=== Data extract ===
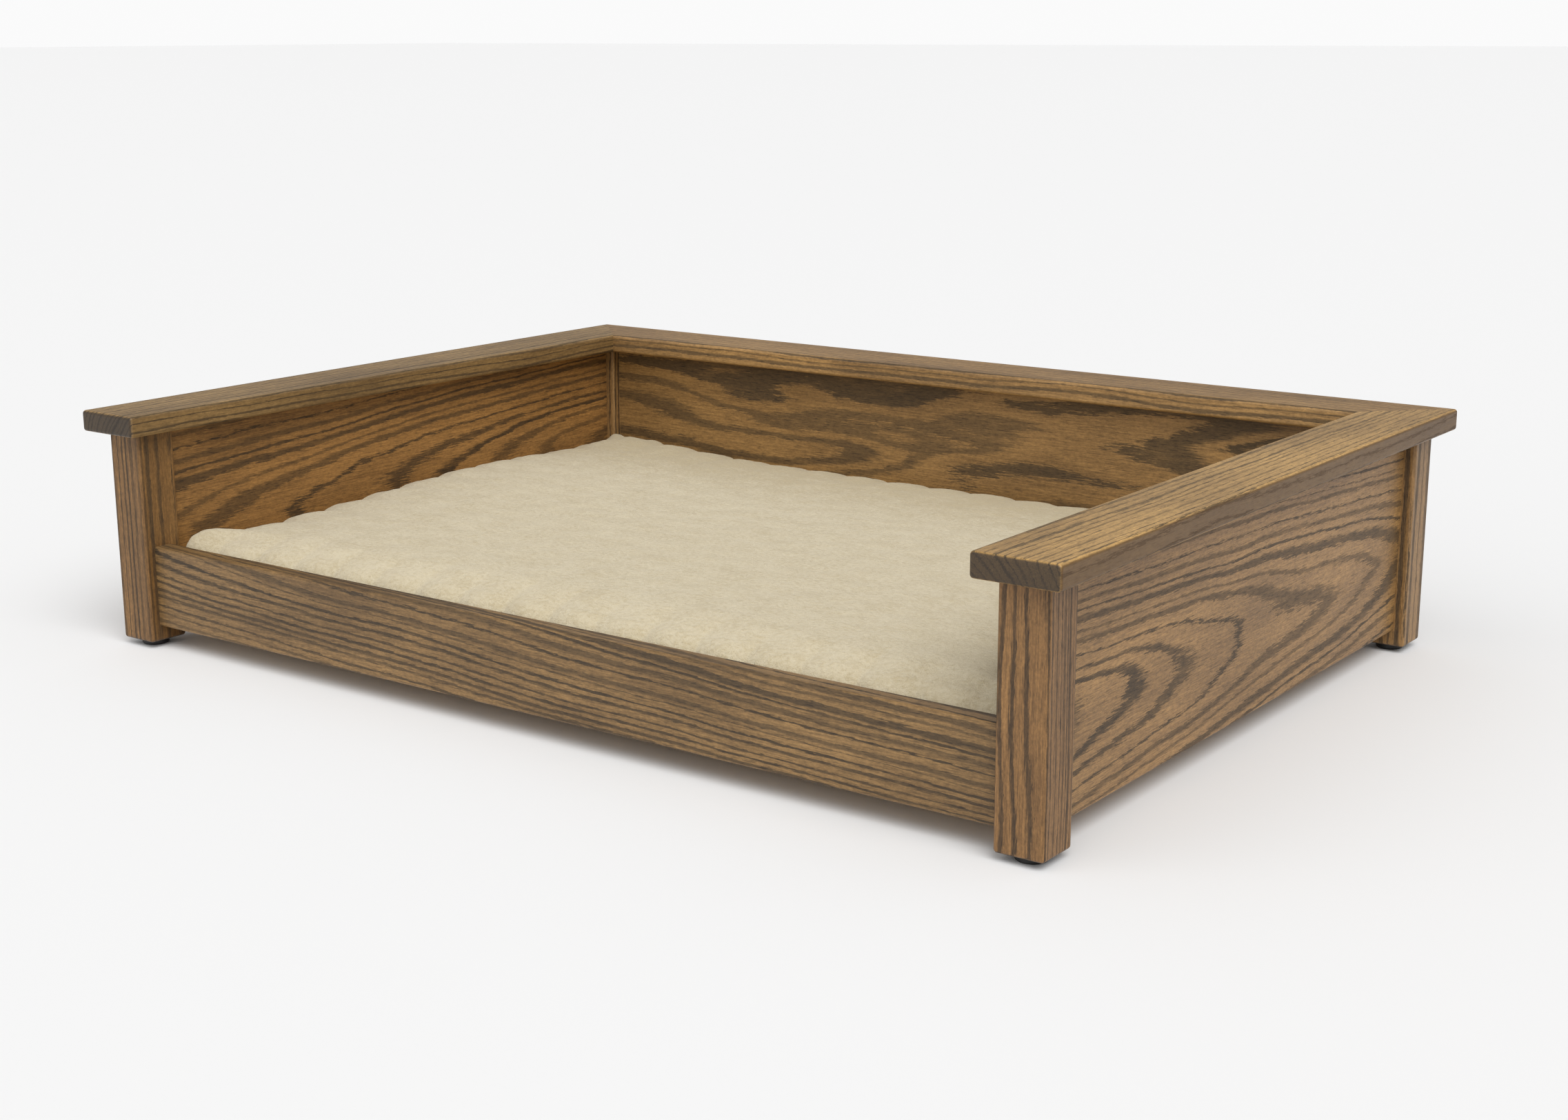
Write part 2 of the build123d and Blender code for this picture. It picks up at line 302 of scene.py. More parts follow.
def oak(name, node, axes, out=1, start=0.0, edge=0.0, **cut):
    """A material for one oak board: its grain axes, the way its face looks, where along
    the log it was cut, how much darker its narrow edges took the staining and how its rings
    lie."""
    material, graph, shader = new_material(name)
    low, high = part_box(node)
    centre = tuple((low + high) / 2 * 1000)
    local = graph.vector("SUBTRACT", object_mm(graph), centre)
    split = graph.split(local)
    pick = {"x": split[0], "y": split[1], "z": split[2]}
    along = graph.math("ADD", pick[axes[0]], start)
    depth = graph.math("MULTIPLY", pick[axes[2]], out)
    place = graph.node("ShaderNodeCombineXYZ", {0: along, 1: pick[axes[1]], 2: depth})
    group = graph.node("ShaderNodeGroup", node_tree=oak_group)
    graph.put(group.inputs["Place"], place.outputs[0])
    for key, value in cut.items():
        group.inputs[key.replace("_", " ").title()].default_value = value

    # The pith slopes about the board's middle, wherever along the log that is.
    group.inputs["Pith Depth"].default_value -= cut.get("slope", 0.0) * start

    # End grain drinks more stain, and so do some boards' narrow edges.
    end_grain = graph.step(facing(graph, axes[0]), 0.4, 0.9, 0.0, 0.88)
    color = graph.mix(end_grain, group.outputs["Color"], OAK_END)
    narrow_edge = graph.step(facing(graph, axes[1]), 0.6, 0.95, 0.0, edge)
    color = graph.mix(narrow_edge, color, OAK_EDGE)
    graph.put(shader.inputs["Base Color"], color)
    dull = graph.math("MULTIPLY_ADD", group.outputs["Gloss Loss"], 0.16, 0.44)
    graph.put(shader.inputs["Roughness"], dull)
    shader.inputs["Specular IOR Level"].default_value = 0.35
    shader.inputs["Coat Weight"].default_value = 0.06
    shader.inputs["Coat Roughness"].default_value = 0.3
    bump(graph, shader, group.outputs["Height"], 0.12, 0.7)
    return material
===
Quote the material exactly, leaving nothing out.

- The solution
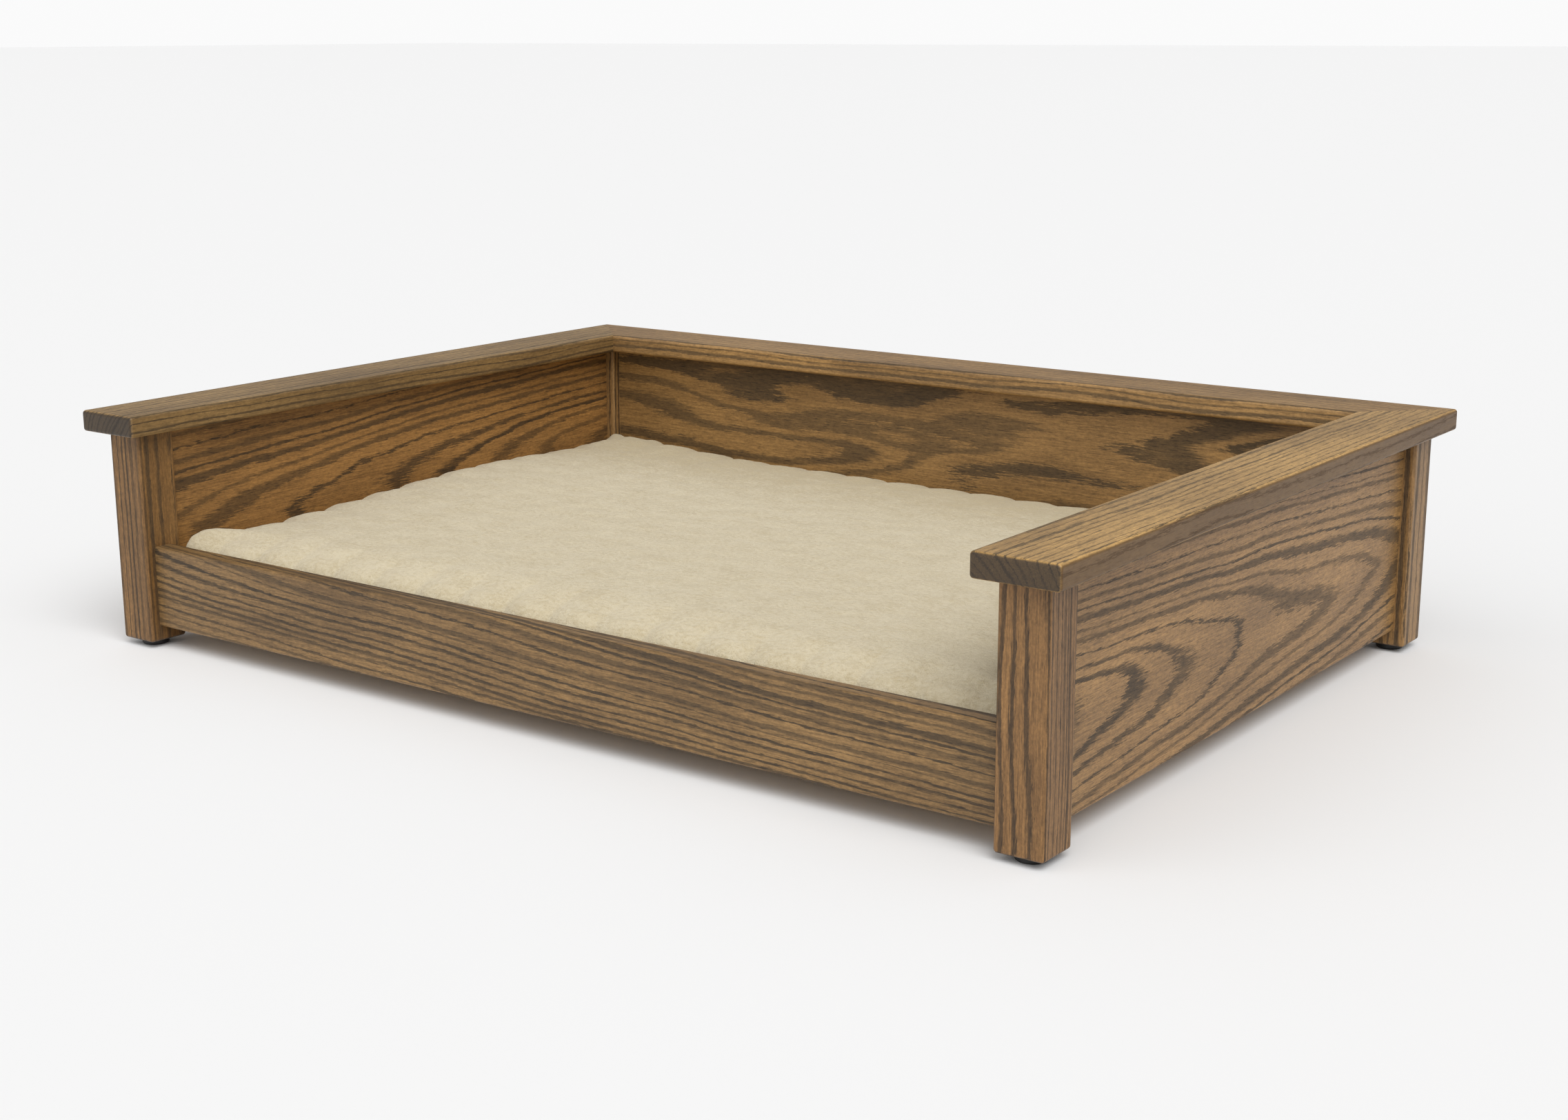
Write part 2 of the build123d and Blender code for this picture. It picks up at line 302 of scene.py. More parts follow.
def oak(name, node, axes, out=1, start=0.0, edge=0.0, **cut):
    """A material for one oak board: its grain axes, the way its face looks, where along
    the log it was cut, how much darker its narrow edges took the staining and how its rings
    lie."""
    material, graph, shader = new_material(name)
    low, high = part_box(node)
    centre = tuple((low + high) / 2 * 1000)
    local = graph.vector("SUBTRACT", object_mm(graph), centre)
    split = graph.split(local)
    pick = {"x": split[0], "y": split[1], "z": split[2]}
    along = graph.math("ADD", pick[axes[0]], start)
    depth = graph.math("MULTIPLY", pick[axes[2]], out)
    place = graph.node("ShaderNodeCombineXYZ", {0: along, 1: pick[axes[1]], 2: depth})
    group = graph.node("ShaderNodeGroup", node_tree=oak_group)
    graph.put(group.inputs["Place"], place.outputs[0])
    for key, value in cut.items():
        group.inputs[key.replace("_", " ").title()].default_value = value

    # The pith slopes about the board's middle, wherever along the log that is.
    group.inputs["Pith Depth"].default_value -= cut.get("slope", 0.0) * start

    # End grain drinks more stain, and so do some boards' narrow edges.
    end_grain = graph.step(facing(graph, axes[0]), 0.4, 0.9, 0.0, 0.88)
    color = graph.mix(end_grain, group.outputs["Color"], OAK_END)
    narrow_edge = graph.step(facing(graph, axes[1]), 0.6, 0.95, 0.0, edge)
    color = graph.mix(narrow_edge, color, OAK_EDGE)
    graph.put(shader.inputs["Base Color"], color)
    dull = graph.math("MULTIPLY_ADD", group.outputs["Gloss Loss"], 0.16, 0.44)
    graph.put(shader.inputs["Roughness"], dull)
    shader.inputs["Specular IOR Level"].default_value = 0.35
    shader.inputs["Coat Weight"].default_value = 0.06
    shader.inputs["Coat Roughness"].default_value = 0.3
    bump(graph, shader, group.outputs["Height"], 0.12, 0.7)
    return material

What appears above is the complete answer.